Crews from the Pacific Whale Watch Association witnessed a rarely-seen attack by a pod of orcas on gray whales in Puget Sound near Everett this past Saturday.
The battle between transient orcas, also known as Bigg’s killer whales, and gray whales was particularly impressive for the seasoned crews accustomed to seeing such spectacles.
“It was a clash of the titans out there,” said senior deckhand and naturalist Tyson Reed of Island Adventures Whale Watching in Anacortes, in a news release.
According to the news release, the crew had watched the orcas hunt off the west side of Gedney Island prior to the run-in with the gray whales. They saw the group of four killer whales continue north into Saratoga Passage between Gedney and Whidbey islands, directly into the company of two adult gray whales.
The 40-ton mammals were part of about a dozen migratory eastern north Pacific grays that come into this part of Puget Sound each spring to feed on ghost shrimp.
The orca found himself in the middle of the two agitated leviathans. The killer whale soon got some backup from his mother, T137, who led her two younger offspring safely about 500 yards to the north, changed direction and headed over to the tussle.
“Pec fins began to fly left and right as the grays rolled onto their backs and blasted T137A with their blows,” Reed said. “They were definitely not happy to have the orca intruding on them and were fighting back.”
“It was a major altercation,” said Capt. Michael Colahan of Island Adventures. “Both grays rolled over maybe a dozen times. Pretty wild!”
The two grays survived the attack, known by researchers as #56 and #531, and had no visible injuries. Such attacks on adult gray whales by orcas was rare, said a biologist for the Olympia-based Cascadia Research Collective.
“I think this is the third account of this type of interaction between the north Puget Sound gray whales and transients, and in the three decades I’ve been studying them, I haven’t witnessed it myself,” said Cascadia’s senior biologist John Calambokidis, in the news release. “But we’re learning so much about these grays who come into the Sound each spring, especially now with our deployment of suction cup video tags that document all their underwater activities and open up their true world to us. While predation by transients on gray whale calves in migration is quite common and often successful, I would imagine these older, experienced adults in north Puget Sound would put up too much of a good fight.”

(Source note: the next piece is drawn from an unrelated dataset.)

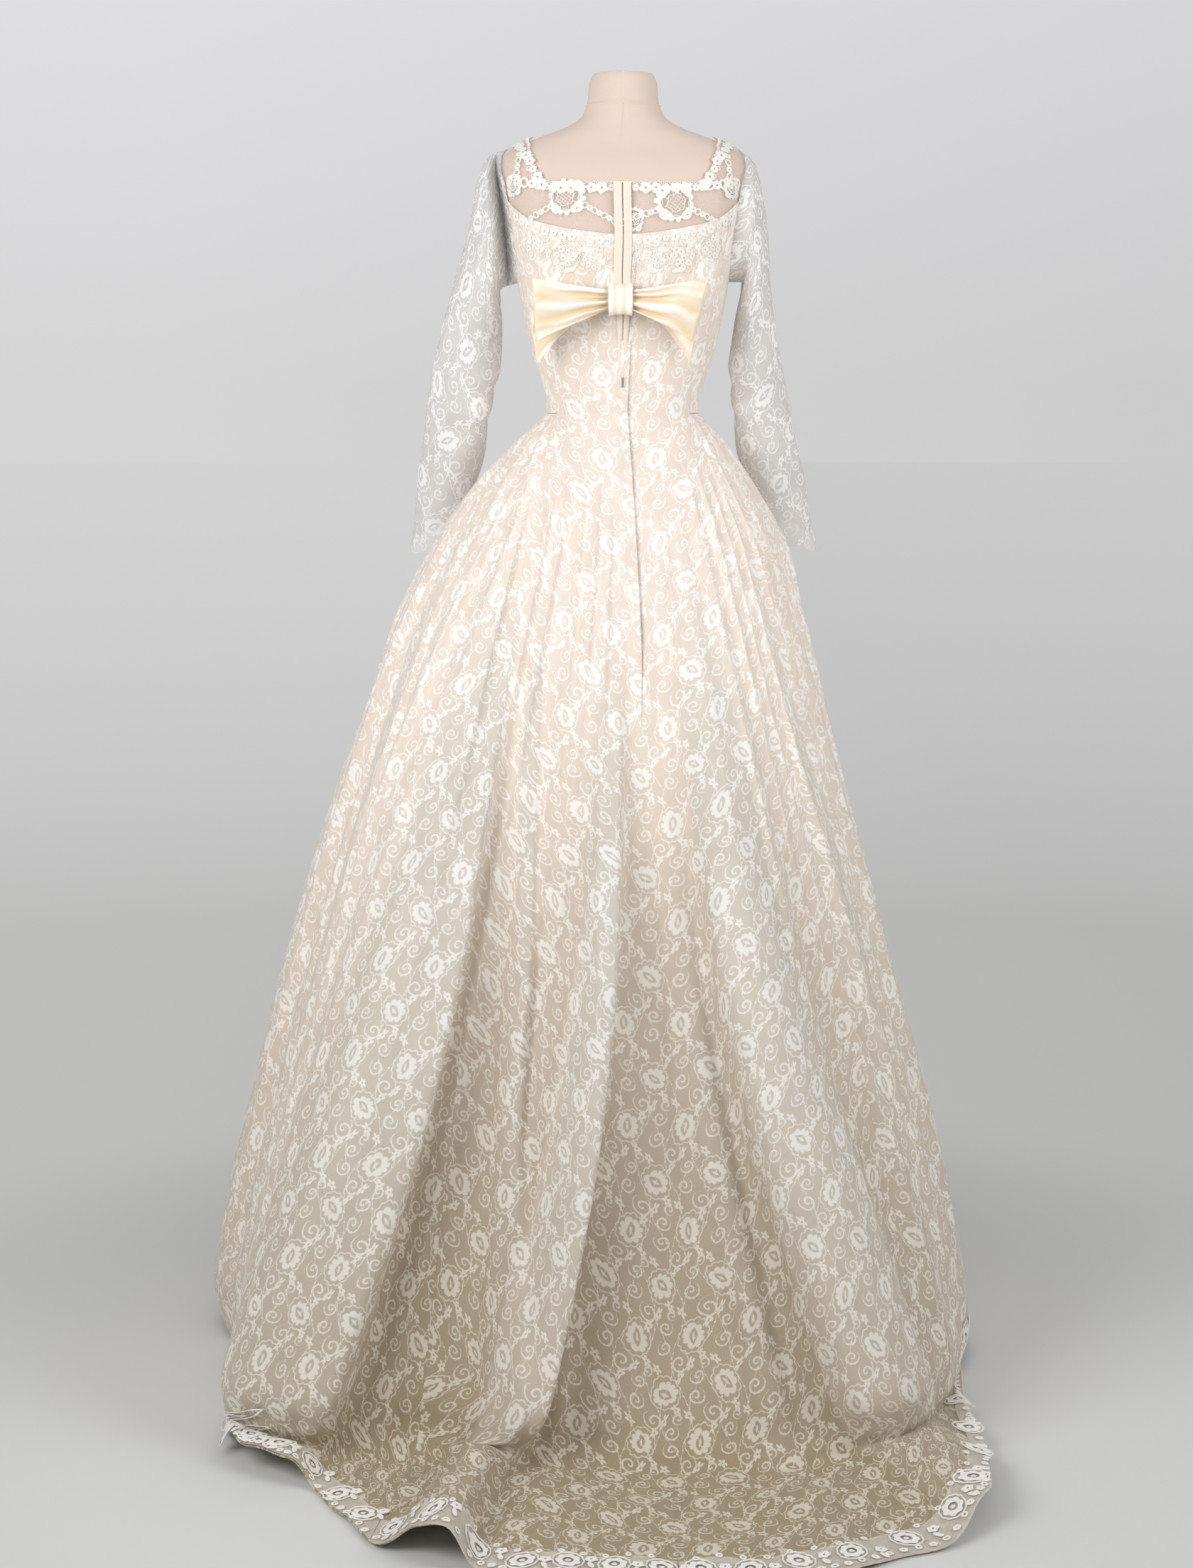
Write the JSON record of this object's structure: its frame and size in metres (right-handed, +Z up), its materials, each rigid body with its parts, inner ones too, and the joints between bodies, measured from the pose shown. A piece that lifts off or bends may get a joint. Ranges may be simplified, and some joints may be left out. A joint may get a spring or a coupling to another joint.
{
  "type": "wedding dress on a dress form",
  "caption": "Long-sleeved lace wedding dress with a sheer yoke, back bow, full skirt and train, standing on a limbless dress form.",
  "frame": {"origin": "centre of the stand's underside, on the floor below the form's pole", "axes": "+Z up; the back of the dress and its train point to -Y, the front to +Y, and +X is the right of someone looking at the back"},
  "size_m": [0.9647, 1.3161, 1.5896],
  "materials": {
    "linen": "woven",
    "painted_steel": "satin",
    "lace_on_satin": "corded lace over satin",
    "ivory_satin": "satin",
    "corded_lace": "corded lace",
    "sheer_net": "fine net",
    "sheer_lace": "allover lace on net",
    "zip_metal": "satin",
    "bow_satin": "satin"
  },
  "bodies": {
    "root": {"form_torso": "linen", "form_pole": "painted_steel", "form_base": "painted_steel", "bodice_front": "lace_on_satin", "bodice_side_left": "lace_on_satin", "bodice_side_right": "lace_on_satin", "centre_back_left": "lace_on_satin", "centre_back_right": "lace_on_satin", "skirt_side_left": "lace_on_satin", "skirt_side_right": "lace_on_satin", "skirt_front": "lace_on_satin", "underskirt_hem": "ivory_satin", "hem_trim_left": "corded_lace", "hem_trim_right": "corded_lace", "neckline_trim": "corded_lace", "yoke_back_left": "sheer_net", "yoke_back_right": "sheer_net", "yoke_front": "sheer_net", "sleeve_left": "sheer_lace", "sleeve_right": "sheer_lace", "placket_left": "ivory_satin", "placket_right": "ivory_satin", "zip_slider": "zip_metal", "bow_upper_left": "bow_satin", "bow_upper_right": "bow_satin", "bow_lower_left": "bow_satin", "bow_lower_right": "bow_satin", "bow_knot": "bow_satin"}
  },
  "joints": []
}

An estimated 22,000 Eastern North Pacific gray whales are migrating. As spring approaches, the gray whales, which can reach 50 feet and 40 tons, begin an epic journey of between 5,000 and 6,800 miles from the warm-water calving lagoons in Mexico’s Baja Peninsula and Gulf of California to the Bering and Chukchi Seas. It’s the longest migration of any mammal on Earth. Midway through the journey, from late February to the end of May, a small group makes a pit stop in Puget Sound for the ghost shrimp buffet.
Cascadia Research Collective has documented 42 individual whales using the area since 1990. The Eastern North Pacific grays are the first whale population to be taken off the U.S. Endangered Species Act.